Peran BUMN untuk mampu menjadi penggerak perekonomian nasional memang tidak bisa dibantah. Sejumlah negara telah menunjukkan betapa BUMN yang dikelola dengan baik dan benar, mampu menjadi tulang punggung perekonomian negara.

 

Singapore Airlines, misalnya, salah satu perusahaan penerbangan yang terkemuka di dunia, dikenal sangat efisien dan tidak pernah mengalami kerugian selama lebih dari 35 tahun beroperasi. Mayoritas saham perusahaan ini, dimiliki oleh Temasek, sebuah BUMN holding milik Kementerian Keuangan Singapura.

 

Temasek juga memiliki mayoritas kepemilikan pada banyak perusahaan lain di Singapura yang beroperasi sangat efisien dan menguntungkan, yang diidiomkan sebagai GLC (government-linked companies). Perusahaan-perusahaan GLC ini beroperasi bukan hanya semata pada sektor-sektor “strategis” seperti telekomunikasi, energi atau transportasi, namun juga beroperasi pada sektor-sektor yang biasa dikerjakan swasta, seperti, sektor perbankan, pelayaran, konstruksi dan lain sebagainya.

 

Sejumlah negara lain juga menunjukkan mampu mengelola BUMN secara efisien dan menguntungkan, misalnya Korea dengan POSCO (Pohang Iron and Steel Company), Perancis dengan Renault dan Alcatel, atau Brazil dengan Petrobras dan EMBRAER.

 

Kembali menengok kinerja BUMN RI pada 2012 lalu, laba bersih BUMN selama 2012 memang tidak mencapai target, meskipun secara keseluruhan kinerja BUMN relatif membaik. Ekspektasi terhadap kinerja BUMN, faktanya, jauh lebih besar dari apa yang telah diraih saat ini.

 

Peningkatan laba BUMN sekitar 10-15% setiap tahunnya, sesungguhnya belum sesuai harapan, karena pada saat yang sama perusahaan swasta sejenis bisa tumbuh jauh di atas kinerja BUMN. Terlebih, pangsa BUMN terhadap perekonomian nasional kini terus menurun setiap tahunnya. Tak heran jika perolehan laba bersih BUMN yang meningkat setiap tahunnya, terkadang masih dirasakan sebagai suatu prestasi business as usual.

 

Oleh sebab itu, momentum kebangkitan BUMN yang ada saat ini perlu terus dijaga, antara lain dengan meneruskan program rightsizing BUMN yang sebetulnya telah dirancang sejak 2005. Program rightsizing intinya adalah mengurangi jumlah BUMN dari sekitar 140 BUMN menjadi hanya 87 BUMN pada 2014, dan hanya 25 BUMN pada 2025, baik melalui aksi merger dan akuisisi, holdingisasi, privatisasi, serta likuidasi.

 

Melalui rightsizing, jumlah BUMN akan lebih sedikit, tetapi dengan size yang lebih besar, sehingga bisnis BUMN lebih fokus serta lebih efisien dan lebih efektif dalam pengelolaannya.
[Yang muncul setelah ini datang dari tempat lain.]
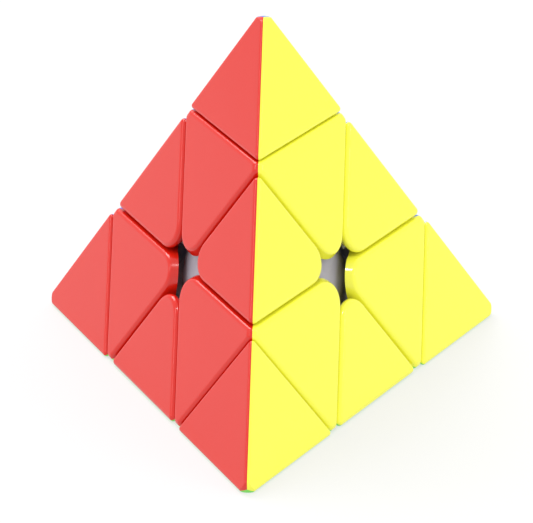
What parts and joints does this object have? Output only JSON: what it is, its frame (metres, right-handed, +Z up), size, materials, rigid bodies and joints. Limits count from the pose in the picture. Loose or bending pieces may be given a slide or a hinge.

Sayangnya, perkembangan program ini belum mengalami kemajuan berarti.

 

Pembentukan holding, misalnya, baru pada holding BUMN Pupuk yang terbentuk akhir 2011. Rencana likuidasi terhadap BUMN yang layak likuidasi, juga terkean masih maju mundur. Padahal, BUMN yang layak likuidasi masih cukup banyak. Dengan rightsizing, BUMN akan memiliki kemampuan investasi yang lebih besar, sekaligus mampu meningkatkan perannya sebagai agen pembangunan.

 

 

Momentum kebangkitan BUMN sudah ada. Yang dibutuhkan saat ini adalah sebuah quantum leap yang monumental, hasil dari suatu kebijakan business not as usual. Jangan sampai momentum ini terlalu cepat berlalu.